In my musing about Plans, it seemed to me that, based on the rulebook's example, the whole thing in its entirety doesn't necessarily have be a plan in the villain's head, in part because it may involve more than one villain in complex cases. Mudslide's romantic ends toward Debris have literally nothing to do with Perjury's ends toward Pearl (Noir's Aspect) and the Stalwart; they're logistically linked only because Mudslide is working for Debris. Interestingly, that situational detail is not included in the book's presentation of forming the Plan, at least allowing the possibility that it's not required - which means a Plan as a whole may not be an in-game, in-fiction plan at all.
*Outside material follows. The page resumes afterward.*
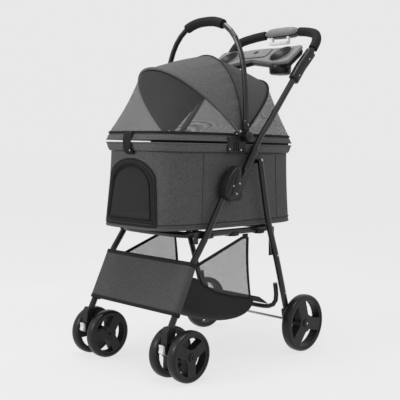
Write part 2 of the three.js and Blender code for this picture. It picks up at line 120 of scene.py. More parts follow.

I'm curious to know about the fictional content of Plans, which is to say, yes, the GM will seek to Transform all the Strife Aspects, and yes, each one has fictional content in terms of a given villain's Obsession and the current Struggle ... but how often are the total/complete complex of sought Transformations someone's plan in the fictional sense, especially since clearly they do not have to be?

2. In my GM Enrichment scene, I didn't use the option of assigning the lieutenant's role to someone else (i.e., in this case, Peter). I think that might do better, in my mind, for later play, when the character's relationships and a certain amount of back-story content had been established. At this point, Peter was still finding his feet regarding his own character and the possible adversity he faced, so I didn't want to give him the job of inventing some of that adversity, at least not early on.

As with #1, this is mainly what I'd like to discuss, the legal diversity of applying the rules. I'm finding this game's rules to be quite open to the social and creative needs of moment, much more so that I'd thought upon my initial reading.
3. Really interesting things I'd like to understand better through examples of others' play.

i) I have no problem with conceiving of real Suffering at every step. Inflicting Suffering is my pride and joy when playing supervillains, and I never run out of ideas for it. My current thinking is to establish the nature of a given Aspect's Suffering early, and then concentrate on conceptually reducing its ability to recover as we go along, which after all is the actual threat being imposed by Devastation and then Transformation.

So if anyone can talk about how they narrated the steps of Suffering, especially all the way through Transformation for a Strife Aspect, that would be excellent.

ii) I think one of the most important elements of play is how the Struggle, the Obsession(s), and the Conviction(s) interact, especially when the latter are Strife Aspects. I was thinking about classic comics stories in which not all of these are hyper-stressful all at once in the instance of any single Story Arc, but sort of trade off in terms of which are the most fraught as Story Arcs rise and fall in succession. The main one which came to mind was the long and exceptionally story-stuffed Lee/Kirby run on The Fantastic Four. There are times in which the Obsession is much more thematically charged than any hero's Conviction, and other times when the reverse is true.

It seems likely to me that instead of working obsessively to make every single With Great Power Story Arc put every one of these elements up to 11, it'd be more functional to allow each combination of them, per Story Arc, to take on a unique identity regarding just where the thematic tension is coming from. That's one of the main things I was thinking about in terms of fruitful voids, too.

My tentative ideas about Codeflesh will have to wait for later (and hence is part of #4 below), but it's definitely a subtopic of this point. So I'd like to learn more about various combinations of these exact mechanics that others have used in play.

iii) That Scratch Pad again - here's my thought, for which I'd like experience-based feedback.

4. Ideas to discuss later - please don't follow up on these at this point.

i) Regarding the combinations of suits and various Styles, I may not understand the Page of Conflict as well as I thought; I'll hold off on further discussion until after I get to play through some serious ones.

ii) I'd like to talk more about GM power and the Plan vs. Heroes later. I'm a little surprised at your comment about being able to destroy them, but you have the experience with the game, and I don't yet.